Posted by Rupert of henzau, a resident of Midtown,
on Aug 9, 2014 at 5:47 am

Elena- the weekly reported on the HRB meeting a couple of days ago:
Web Link
"Palo Alto's Historic Resources Board gave the thumbs up Wednesday to plans for a public "working cafe" in the front courtyard and first floor of the Varsity Theatre, which has been vacant since Borders closed its doors in 2011."


Posted by Mark Weiss, a resident of Downtown North,
on Aug 9, 2014 at 9:33 am

I wrote probably 50,000 words in twenty or more posts about this, in opposition and spoke at public hearings a half dozen times, 1994 thru 2011 mostly, but have changed my stance because Chop Keenan, the owner, met with me for 30 minutes, on Channing Street, around the corners from his HQ, and gave me his word that this will "rock".

It's called "constructive engagement". No money was exchanged.

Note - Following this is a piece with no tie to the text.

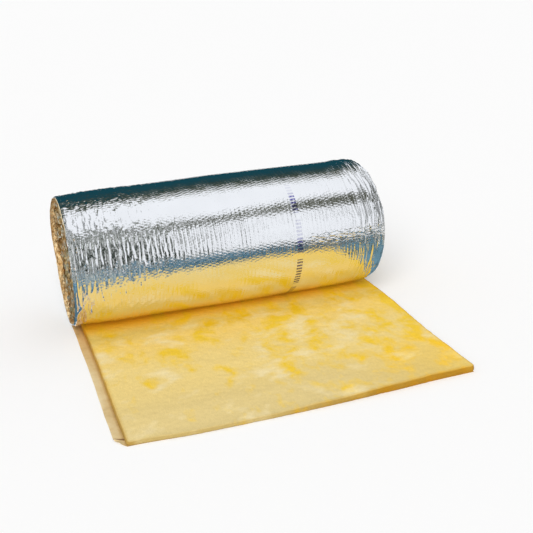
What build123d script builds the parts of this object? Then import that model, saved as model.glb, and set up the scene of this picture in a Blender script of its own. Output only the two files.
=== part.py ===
"""Foil-faced glass wool blanket, wound into a roll and part unrolled on the floor.

The roll's axis runs along X. The free end lies flat towards -Y with its wool side up. The facing
is outside on the roll, so it is underneath on the flat stretch. At the left end, -X, the facing
is wider than the wool by a stapling flange, which follows every turn of the roll.

Each half turn of the winding is one arc. The arcs on the back of the roll share one centre, and
those on the front share another half a pitch higher, so every half turn is half a pitch smaller
than the one before it and runs into it smoothly at the roll's top or bottom.
"""

import os

from build123d import *

# Driving dimensions, in millimetres
blanket_width = 1200.0  # of the wool, along X
flange_width = 32.0  # facing that is left bare of wool at the left end
roll_diameter = 530.0  # over the outermost turn
turn_pitch = 15.5  # the blanket as squeezed in the roll, one turn to the next
loft_thickness = 25.0  # the blanket as it lies loose, facing included
flat_length = 885.0  # from the line below the roll's axis to the free end
facing_thickness = 0.5
eye_diameter = 76.0  # the hole that the winding mandrel leaves
pressed_turns = 1  # at the eye, pressed round the mandrel too closely to show
groove_width = 2.0  # between the edges of two turns, on the right end
groove_depth = 8.0
edge_rounding = 6.0  # of the loose wool's top edge at its free end
corner_rounding = 12.0  # of the free end's corners, seen from above
flange_corner_rounding = 20.0

# Derived sizes and places
roll_radius = roll_diameter / 2
eye_radius = eye_diameter / 2
facing_width = blanket_width + flange_width
facing_left = -facing_width / 2
wool_left = facing_left + flange_width
wool_right = wool_left + blanket_width
roll_y = (flat_length - roll_radius) / 2
free_end_y = roll_y - flat_length
half_pitch = turn_pitch / 2
outer_halves = 2  # the half turns of the outermost turn, back then front
winding_halves = 2 * (int((roll_radius - eye_radius) / turn_pitch) - pressed_turns)
eye_z = roll_radius + half_pitch / 2
nip_radius = roll_radius - half_pitch
nip_centre_z = roll_radius + half_pitch
nip_y = roll_y - (nip_radius**2 - (nip_centre_z - loft_thickness) ** 2) ** 0.5


def half_turn(number, inset):
    """One half turn's arc, moved in towards its centre by inset. Even ones are on the back."""
    on_back = number % 2 == 0
    centre_z = roll_radius if on_back else roll_radius + half_pitch
    radius = roll_radius - number * half_pitch - inset
    start = -90 if on_back else 90
    return CenterArc((roll_y, centre_z), radius, start, 180)


def winding_band(first, last, outer_inset, inner_inset):
    """The band between two insets of the winding, from the start of one half turn to the end of another."""
    with BuildSketch(mode=Mode.PRIVATE) as band:
        with BuildLine():
            outer = [half_turn(number, outer_inset) for number in range(first, last)]
            inner = [half_turn(number, inner_inset) for number in range(first, last)]
            Line(outer[0] @ 0, inner[0] @ 0)
            Line(outer[-1] @ 1, inner[-1] @ 1)
        make_face()
    return band.sketch


# Glass wool: the roll and the flat stretch are one piece
with BuildPart() as blanket:
    with BuildSketch(Plane.YZ.offset(wool_left)):
        with BuildLine():
            back = half_turn(0, facing_thickness)
            front = half_turn(1, facing_thickness)
            tuck_end = Line(front @ 1, (roll_y, turn_pitch))
            tuck = RadiusArc(tuck_end @ 1, (nip_y, loft_thickness), nip_radius)
            top = Line(tuck @ 1, (free_end_y, loft_thickness))
            free_end = Line(top @ 1, (free_end_y, facing_thickness))
            Line(free_end @ 1, back @ 0)
        make_face()
        with Locations((roll_y, eye_z)):
            Circle(eye_radius, mode=Mode.SUBTRACT)
    extrude(amount=blanket_width)

    at_free_end = blanket.edges().group_by(Axis.Y)[0]
    fillet(at_free_end.filter_by(Axis.Z), corner_rounding)
    fillet(blanket.edges().group_by(Axis.Y)[0].filter_by(Axis.X).sort_by(Axis.Z)[-1], edge_rounding)

    # the turns show on the right end as a spiral groove
    groove_inset = (facing_thickness - groove_width) / 2
    with BuildSketch(Plane.YZ.offset(wool_right)):
        add(winding_band(outer_halves, winding_halves, groove_inset, groove_inset + groove_width))
    extrude(amount=-groove_depth, mode=Mode.SUBTRACT)

# Facing: under the flat stretch, round the outermost turn, and tucked in at the nip
with BuildPart() as facing:
    with BuildSketch(Plane.YZ.offset(facing_left)):
        add(winding_band(0, outer_halves, 0, facing_thickness))
        with Locations((free_end_y, 0)):
            Rectangle(flat_length, facing_thickness, align=Align.MIN)
    extrude(amount=facing_width)

    # the flange of every inner turn stands out from the wool's left end
    with BuildSketch(Plane.YZ.offset(facing_left)):
        add(winding_band(outer_halves, winding_halves, 0, facing_thickness))
    extrude(amount=flange_width)

    free_corners = facing.edges().group_by(Axis.Y)[0].filter_by(Axis.Z).sort_by(Axis.X)
    fillet(free_corners[0], flange_corner_rounding)
    fillet(free_corners[-1], corner_rounding)

blanket.part.label = "glass_wool_blanket"
facing.part.label = "foil_facing"

os.makedirs("parts", exist_ok=True)
for piece in (blanket, facing):
    export_step(piece.part, f"parts/{piece.part.label}.step")
    print(piece.part.label, piece.part.bounding_box(), "solids", len(piece.part.solids()))
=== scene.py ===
# %% [markdown]
# # A part-unrolled insulation roll
# The real thing is one long blanket of glass wool, glued to a sheet of reinforced foil on kraft
# paper, wound foil side out, with its free end drawn out flat on the floor. The solid model
# gives every size. This lesson dresses it: crinkled foil, a crumpled stapling flange, mottled
# wool and the wound ends.

# %% Load the frame
import math

import bpy
import numpy as np
from mathutils import Matrix, Vector


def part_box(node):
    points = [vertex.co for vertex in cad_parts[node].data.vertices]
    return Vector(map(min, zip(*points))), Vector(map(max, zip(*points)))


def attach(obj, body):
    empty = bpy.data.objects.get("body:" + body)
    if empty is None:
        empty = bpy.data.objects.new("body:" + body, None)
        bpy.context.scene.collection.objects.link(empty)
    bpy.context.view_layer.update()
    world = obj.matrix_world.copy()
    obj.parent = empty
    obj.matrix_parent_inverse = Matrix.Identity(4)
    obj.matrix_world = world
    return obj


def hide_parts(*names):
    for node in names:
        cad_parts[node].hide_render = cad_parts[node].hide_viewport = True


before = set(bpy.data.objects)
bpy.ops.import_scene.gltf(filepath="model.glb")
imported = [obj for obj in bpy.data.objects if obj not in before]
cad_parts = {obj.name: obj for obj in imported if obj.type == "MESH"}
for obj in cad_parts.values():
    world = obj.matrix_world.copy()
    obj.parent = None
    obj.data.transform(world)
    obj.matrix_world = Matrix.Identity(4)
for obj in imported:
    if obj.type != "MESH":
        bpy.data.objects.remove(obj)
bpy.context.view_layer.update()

foil_low, foil_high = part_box("foil_facing")
wool_low, wool_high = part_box("glass_wool_blanket")

# %% [markdown]
# ## Measures
# The roll's diameter, the widths and the free end's length are read from the solids, so the
# pieces below fit them. The winding's pitch can't be read from a box, so it is stated once.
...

I gave my card to Sanjay Shirole, Lead Global Alliances SAP Startup Focus, a Palo Altan who is the German software giant's point man on this project -- the name connotes a proprietary platform the cafe seeks to popularize, an acronym, HANA- and am offering to bring programming to the site via my company Earthwise Productions, which has produced more than 200 concerts, lectures and screenings here since 1994.

They are building a stage inside, and describe a plan to host 100-capacity events at least once a month (compared to the white paper I wrote for the City of Palo Alto wherein nationally-known concert entities might host 600-capacity events). Meanwhile, thanks mostly to Dennis Backlund and the Save The Varsity committee in 1995, the theatre still has the engineering structure to revert back from offices and lunchrooms to a theatre per se.

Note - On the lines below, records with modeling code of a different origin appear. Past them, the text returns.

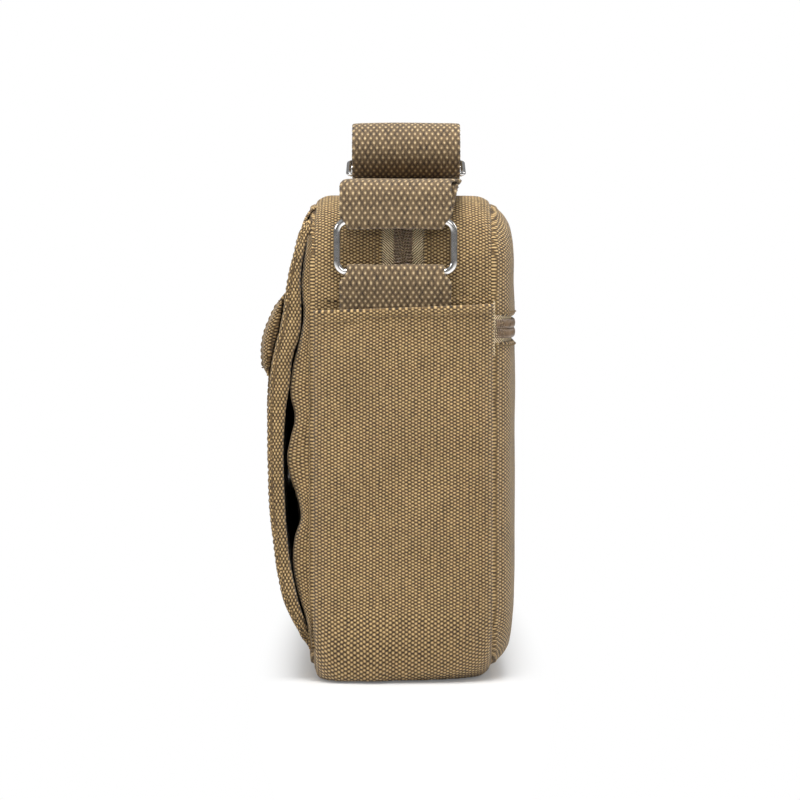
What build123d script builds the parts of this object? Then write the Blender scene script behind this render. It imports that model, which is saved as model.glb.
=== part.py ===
from build123d import *
import os

# Canvas messenger bag standing on its base, strap folded on top. Millimetres.
# +X runs along the bag, -Y is the front with the flap, +Z is up.
# The origin is the middle of the base, on the surface that the bag stands on.

# Body
LENGTH = 290.0  # between the outer faces of the two end gussets
HEIGHT = 225.0
DEPTH = 83.0  # width of the gusset, front seam to back seam
CORNER = 32.0  # corner radius of the front and back panels
CANVAS = 1.6
DOME = 9.9  # how far the back panel stands out behind its seam
DOME_EDGE = 8.0
CLEAR = 0.1  # gap between sewn layers of one body

# Main zip, over the top and down both ends
ZIP_WINDOW = 21.0
ZIP_LOW = 176.0  # height at which the zip dives behind the tabs
TAPE = 0.6
TAPE_HIDDEN = 5.5  # tape under the canvas beside the window
COIL_OUTER = 4.3  # outer edge of one coil from the middle of the chain
COIL_INNER = 0.8
COIL_RISE = 1.1  # coil proud of the tape's middle, both ways
MAIN_SLIDER_X = -100.0

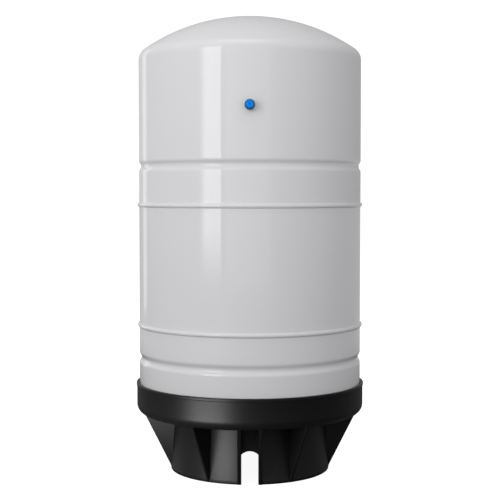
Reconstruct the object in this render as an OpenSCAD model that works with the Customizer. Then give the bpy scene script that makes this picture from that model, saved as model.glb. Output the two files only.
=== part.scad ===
// Upright diaphragm pressure vessel (expansion vessel) on a moulded stand.
// Origin: centre of the foot, on the floor. +Z is up. The air valve faces -Y.
// All lengths are in millimetres.

/* [Shell] */
// Outside diameter of the steel shell
shell_d = 390; // [360:1:440]
// Length of the shell from the bottom seat to the crown
shell_len = 725; // [660:1:900]
// Thickness of the shell sheet
shell_t = 1.8; // [1.2:0.1:2.4]
// Outside radius of the crown of both heads
crown_r = 325; // [280:1:420]
// Outside radius of the knuckle between crown and side
knuckle_r = 22; // [16:1:40]
// Radius of the flat pressed into the bottom head for the water inlet
bottom_flat_r = 34; // [32:1:40]

/* [Seams and grooves] */
// Crown of the vessel down to the upper weld seam
upper_seam_drop = 328; // [290:1:360]
// Bottom seat of the vessel up to the lower weld seam
lower_seam_rise = 187; // [175:1:225]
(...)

Welcome, HanaHous. I love Blue Bottle, from visits to SFMOMA.


Posted by Mark Weiss, a resident of Downtown North,
on Aug 9, 2014 at 9:38 am

frinstance:

Web Link


Posted by neighbor, a resident of another community,
on Aug 11, 2014 at 11:35 am

Now we have blatant campaign PR in the guise of letters on this site. Free advertising I guess.

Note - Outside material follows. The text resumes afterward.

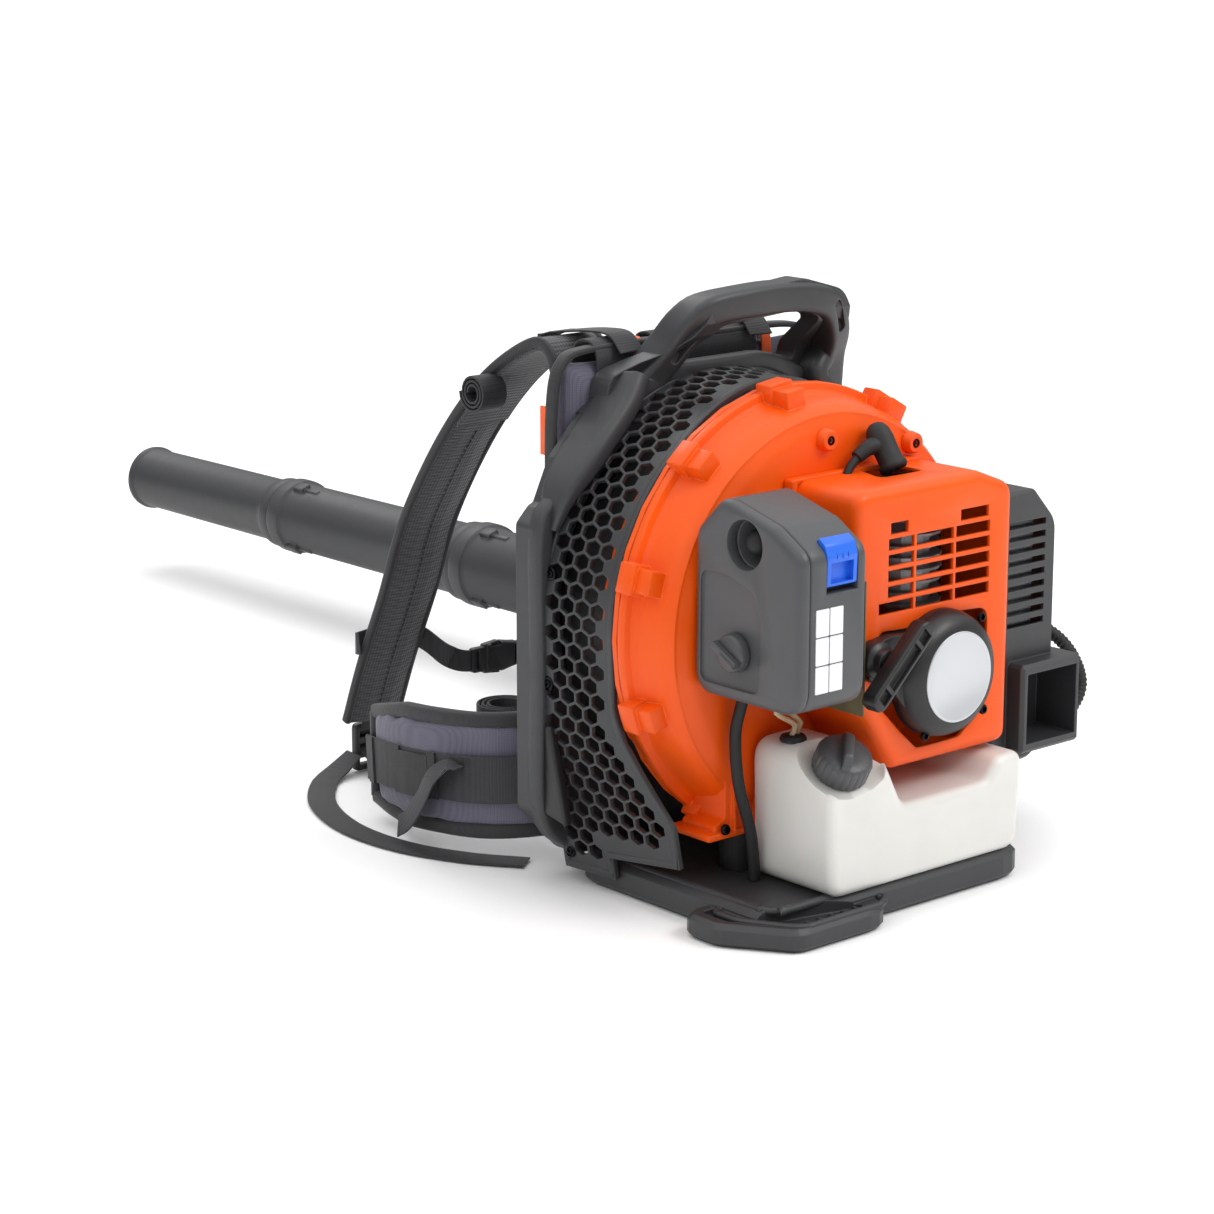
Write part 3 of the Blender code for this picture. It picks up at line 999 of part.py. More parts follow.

Posted by Mike Keenly, a resident of Menlo Park: Allied Arts/Stanford Park,
on Aug 11, 2014 at 10:05 pm

No offense, but we shouldn't call this structure a historic theater. It's become a sad and unfortunate caricature of its former self.


Posted by Excited Citizen, a resident of Stanford,
on Aug 25, 2014 at 3:05 pm

I've written about this project before and am even more excited to see the space (when is it set to open exactly?). Given that Blue Bottle has had great coffee shops in Mint Plaza as well as in Oakland, this "Hanahaus" space will be a get a coffee everyday, sit and work, and to meet my friends in Palo Alto. I hope they have a game room!